Les vaccins secs peuvent donc être utilisés dans les pays chauds et permet ainsi de contrer le problème de la chaîne du froid pour la conservation du vaccin. De plus, leur emploi peut même présenter des avantages dans les pays non tropicaux car il n’est pas nécessaire, comme c’est le cas pour les vaccins glycérinés, de remplacer constamment les vaccins devenus inefficaces par des nouveaux. Le procédé de lyophilisation ou cryodessiccation (dessiccation d’un produit préalablement surgelé par sublimation), inventé en 1906 à Paris par Arsène d’Arsonval et son confrère F.Bordas, permet d’améliorer la préparation du vaccin sec. Ainsi, en 1917, André Fasquelle, élève de Vaillard au Val de Grâce puis successeur de Chambon à l’institut de la vaccine à Paris, et Lucien Camus mettent alors au point la dessiccation (réalisée dans le vide à basse température) sous congélation du virus vaccinal. C’est un progrès considérable : le vaccin est sec, thermostable et susceptible d’être transporté dans un tube scellé en tous lieux en conservant son activité. On obtient ainsi un vaccin sec lyophilisé qui supplante alors le vaccin glycériné.

Ce type de vaccin sera donc considéré, plus tard, comme la forme de choix et sera utilisé par l’OMS et les différentes autorités sanitaires, afin d’éradiquer la variole. Le vaccin lyophilisé Dryvax, créé par American Home products, prédécesseur de l’entreprise pharmaceutique américaine Wyeth, sera ainsi largement produit et utilisé dès 1940. Le mode de production de ce vaccin, dit de première génération, s’inspire des pratiques vaccinales employées dès le XIXème siècle : infection d’un veau de 3 mois, inoculation à celui-ci de la vaccine par scarification, 6 jours après : grattage des pustules afin de récupérer la pulpe vaccinale…

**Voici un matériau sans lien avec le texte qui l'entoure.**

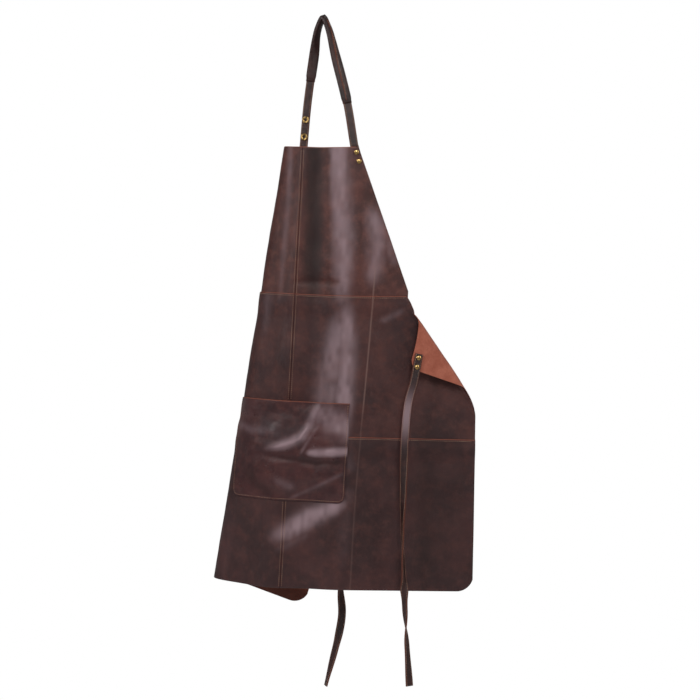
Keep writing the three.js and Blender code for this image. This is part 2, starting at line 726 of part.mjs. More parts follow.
function neckLoop() {
  const spare = SPARE_SOCKETS.map(nearestStation);
  const holes = spare.map((s) => ({ origin: s.point, normal: s.facing, radius: SNAP.neck + HOLE.clearance }));
  addLeather('neck_strap', pierced(ribbon(NECK), holes));
  addLeather('neck_pad', sleeve());
  spare.forEach((s, i) => {
    const axis = s.facing.y > 0 ? s.facing.clone().negate() : s.facing;
    addBrass(`spare_socket_${i + 1}`, snapSocket(s.point, axis));
  });
}

function neckEnds() {
  const start = -EDGE_MARGIN + BEND_GAP;
  const fixedEnd = strapEnd(SEATS.fixed, start, RIVET.pitch + END_MARGIN.fixed);
  addLeather('neck_strap_fixed_end', pierced(fixedEnd, rivetHoles(SEATS.fixed)));
  const socketHoles = [0, SNAP.pitch].map((d) => holeAt(SEATS.snapped, d, SNAP.neck));
  const snapEnd = strapEnd(SEATS.snapped, start, SNAP.pitch + END_MARGIN.snapped);
  addLeather('neck_strap_snap_end', pierced(snapEnd, socketHoles));
  [0, SNAP.pitch].forEach((distance, i) => {
    const word = ['upper', 'lower'][i];
    const toBib = SEATS.snapped.normal.clone().negate();
    addBrass(`snap_socket_${word}`, snapSocket(alongSeat(SEATS.snapped, distance), toBib));
    const base = alongSeat(SEATS.snapped, distance).addScaledVector(SEATS.snapped.normal, -SNAPPED);
    addBrass(`snap_stud_${word}`, snapStud(base, SEATS.snapped.normal));
  });
  addRivets('bib_rivet', SEATS.fixed);
}

// Rivets clamp a strap end against the inner face of the leather.
function addRivets(name, spot, domeInside = false) {
  const grip = LEATHER + GAP + STRAP.thick + HOLE.clearance;
  const middle = (LEATHER + GAP) / 2;
  const axis = domeInside ? spot.normal.clone().negate() : spot.normal;
  [0, RIVET.pitch].forEach((distance, i) => {
    const origin = alongSeat(spot, distance).addScaledVector(spot.normal, middle);
    addBrass(`${name}_${['upper', 'lower'][i]}`, rivet(origin, axis, grip));
  });
}

function ties() {
  [['right', RIGHT_TIE, RIGHT_TURNS], ['left', LEFT_TIE, LEFT_TURNS]].forEach(([side, offsets, turns]) => {
    const spot = SEATS[side];
    const end = strapEnd(spot, -END_MARGIN.tie, RIVET.pitch + TIE_MARGIN[side] - BEND_GAP);
    addLeather(`tie_${side}_end`, pierced(end, rivetHoles(spot)));
    addLeather(`tie_${side}`, ribbon(tieStations(spot, BEND[side], offsets, turns)));
    addRivets(`tie_${side}_rivet`, spot, true);
  });
}

panels();
neckLoop();
neckEnds();
ties();

export default group;
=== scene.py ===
import math

import bpy
import numpy as np
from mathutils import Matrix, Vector


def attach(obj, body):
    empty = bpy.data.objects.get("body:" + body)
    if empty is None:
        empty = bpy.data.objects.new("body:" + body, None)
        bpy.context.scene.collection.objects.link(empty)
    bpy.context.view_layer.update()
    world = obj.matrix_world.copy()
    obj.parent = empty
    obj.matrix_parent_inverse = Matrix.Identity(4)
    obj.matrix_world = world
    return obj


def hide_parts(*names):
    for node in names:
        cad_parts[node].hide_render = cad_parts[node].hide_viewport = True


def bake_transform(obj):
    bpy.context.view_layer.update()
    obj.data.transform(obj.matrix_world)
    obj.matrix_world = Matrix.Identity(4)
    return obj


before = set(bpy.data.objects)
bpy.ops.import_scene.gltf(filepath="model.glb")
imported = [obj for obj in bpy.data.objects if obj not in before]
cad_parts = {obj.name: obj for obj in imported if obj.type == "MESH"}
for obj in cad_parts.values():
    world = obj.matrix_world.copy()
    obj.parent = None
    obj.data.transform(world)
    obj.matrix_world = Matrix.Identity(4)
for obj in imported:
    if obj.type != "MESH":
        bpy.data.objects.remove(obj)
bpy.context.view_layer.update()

MM = 0.001

# ---- driving sizes, the same as in the CAD model ----
LEATHER = 1.6
GAP = 0.35
LAP_LIFT = LEATHER + GAP
LAP = 12
LENGTH = 800
HALF_WIDTH = 346
HEM_HALF_WIDTH = 358
BIB_HALF_TOP, BIB_TOP_CENTRE, BIB_TOP_SIDE = 96, -2.5, -8
BIB_CORNER = (108, 8)
BIB_TIP = 207.5
WAIST = (211, 257)
WING_EDGE, WING_RADIUS = 327, 20
SIDE_CURVE = (405, 475)
HIP_SEAM = 521
HEM_RADIUS = 30
SEAM_SAG = 7
HIP_RISE = 0.021
HEM_RISE = 0.02
ARMHOLE_FROM, ARMHOLE_STEP, ARMHOLE_DROP, ARMHOLE_EASE, ARMHOLE_FALL = 202, 24, 28, 90, 15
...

Ce vaccin antivariolique sec contient le virus de la vaccine vivant non atténué dérivant de la souche de NY City Board of Health. Il provient de la lymphe de veau et renferme 50% de glycérine, 0.25% de phénol et des traces d’antibiotiques (néomycine, polymyxine B…), le tout exerçant un pouvoir conservateur et sans pour autant inactiver le virus de la vaccine). Ce vaccin est séché par lyophilisation et placé dans des ampoules. La forme lyophilisée du vaccin sera le procédé de choix pour l’application des campagnes d’éradication de la variole, lancées par l’OMS en 1967. En effet, c’est le plus apte à supporter efficacement les températures élevées souvent rencontrées dans ces pays où aucun système de réfrigération n’était habituellement disponible.